-- Your task --
Scan the material that follows. Copy every line containing the word "joints".

-- Raw data --
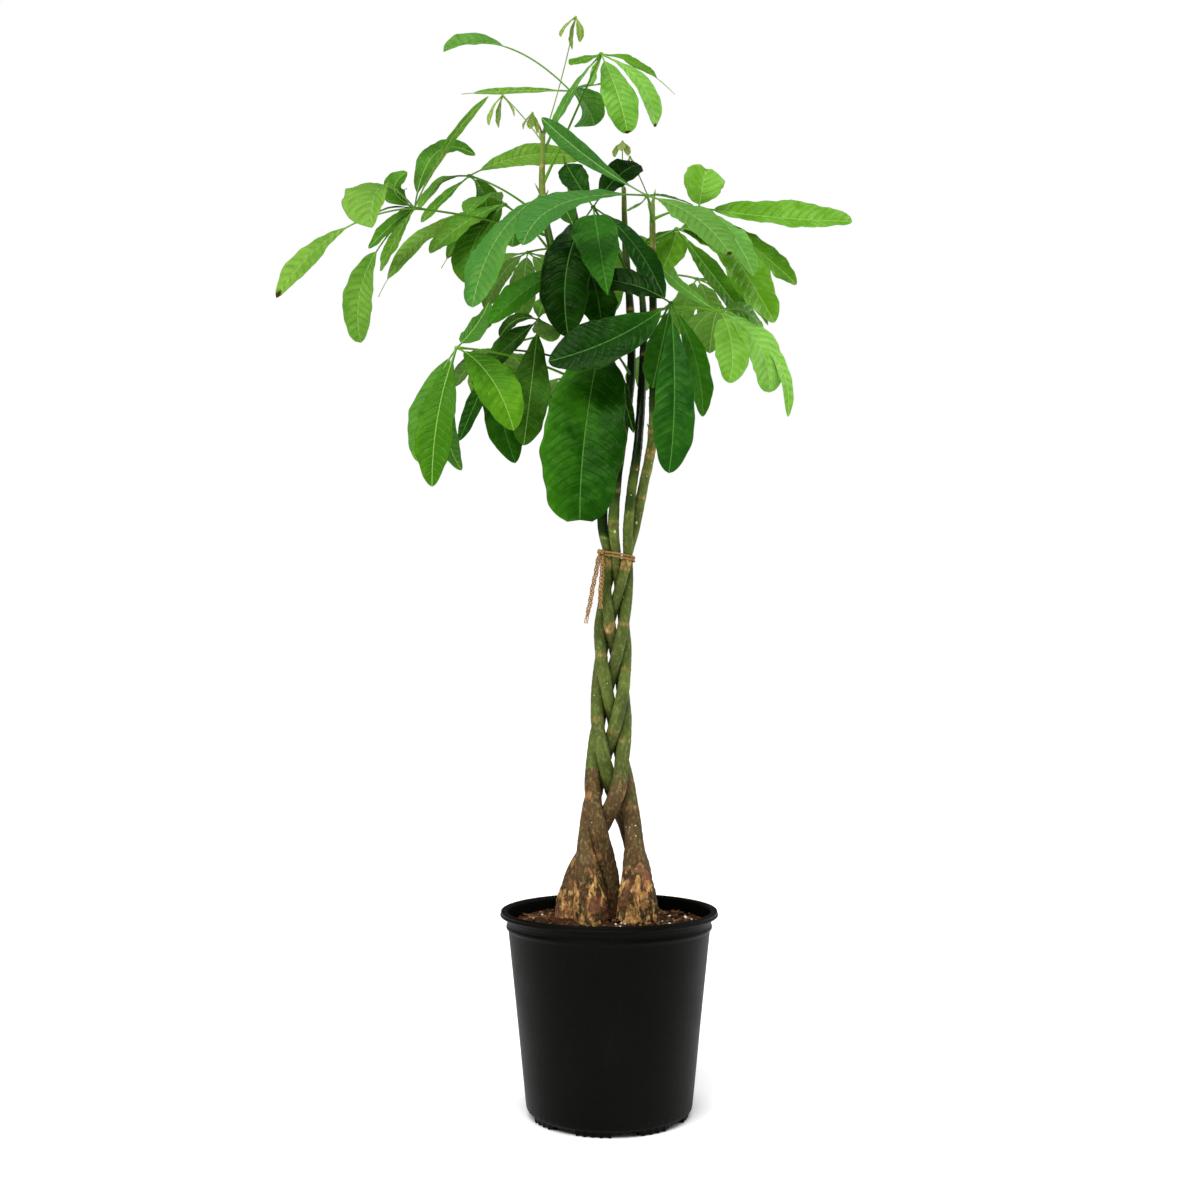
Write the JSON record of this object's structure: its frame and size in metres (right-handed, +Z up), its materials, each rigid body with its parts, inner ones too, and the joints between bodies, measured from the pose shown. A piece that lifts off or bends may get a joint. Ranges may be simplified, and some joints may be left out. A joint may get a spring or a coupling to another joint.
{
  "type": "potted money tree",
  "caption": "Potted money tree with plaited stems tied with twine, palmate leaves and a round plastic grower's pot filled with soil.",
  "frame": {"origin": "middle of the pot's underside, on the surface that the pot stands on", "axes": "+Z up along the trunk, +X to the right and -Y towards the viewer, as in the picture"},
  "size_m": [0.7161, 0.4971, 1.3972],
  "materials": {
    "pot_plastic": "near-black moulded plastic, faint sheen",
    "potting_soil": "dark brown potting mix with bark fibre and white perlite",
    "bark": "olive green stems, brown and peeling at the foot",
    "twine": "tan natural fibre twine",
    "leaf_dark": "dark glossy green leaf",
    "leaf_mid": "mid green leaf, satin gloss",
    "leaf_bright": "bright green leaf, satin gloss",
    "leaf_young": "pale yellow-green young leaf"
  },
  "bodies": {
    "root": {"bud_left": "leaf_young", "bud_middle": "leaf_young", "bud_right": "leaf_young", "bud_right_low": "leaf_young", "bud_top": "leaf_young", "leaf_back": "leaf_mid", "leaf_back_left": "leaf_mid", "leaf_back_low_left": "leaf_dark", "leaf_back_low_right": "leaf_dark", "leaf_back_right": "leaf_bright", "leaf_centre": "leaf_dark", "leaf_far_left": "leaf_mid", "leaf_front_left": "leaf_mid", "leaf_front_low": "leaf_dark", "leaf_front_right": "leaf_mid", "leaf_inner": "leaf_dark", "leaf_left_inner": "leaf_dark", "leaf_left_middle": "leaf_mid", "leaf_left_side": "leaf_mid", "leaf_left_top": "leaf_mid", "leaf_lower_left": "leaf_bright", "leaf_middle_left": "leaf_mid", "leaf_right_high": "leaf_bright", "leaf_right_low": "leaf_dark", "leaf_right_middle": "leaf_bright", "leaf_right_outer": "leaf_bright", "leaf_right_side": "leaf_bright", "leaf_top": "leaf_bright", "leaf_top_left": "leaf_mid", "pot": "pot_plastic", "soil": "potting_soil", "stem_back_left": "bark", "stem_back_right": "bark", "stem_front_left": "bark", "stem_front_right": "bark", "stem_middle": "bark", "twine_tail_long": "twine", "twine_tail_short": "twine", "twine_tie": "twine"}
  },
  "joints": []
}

-- The reply --
Write the JSON record of this object's structure: its frame and size in metres (right-handed, +Z up), its materials, each rigid body with its parts, inner ones too, and the joints between bodies, measured from the pose shown. A piece that lifts off or bends may get a joint. Ranges may be simplified, and some joints may be left out. A joint may get a spring or a coupling to another joint.
  "joints": []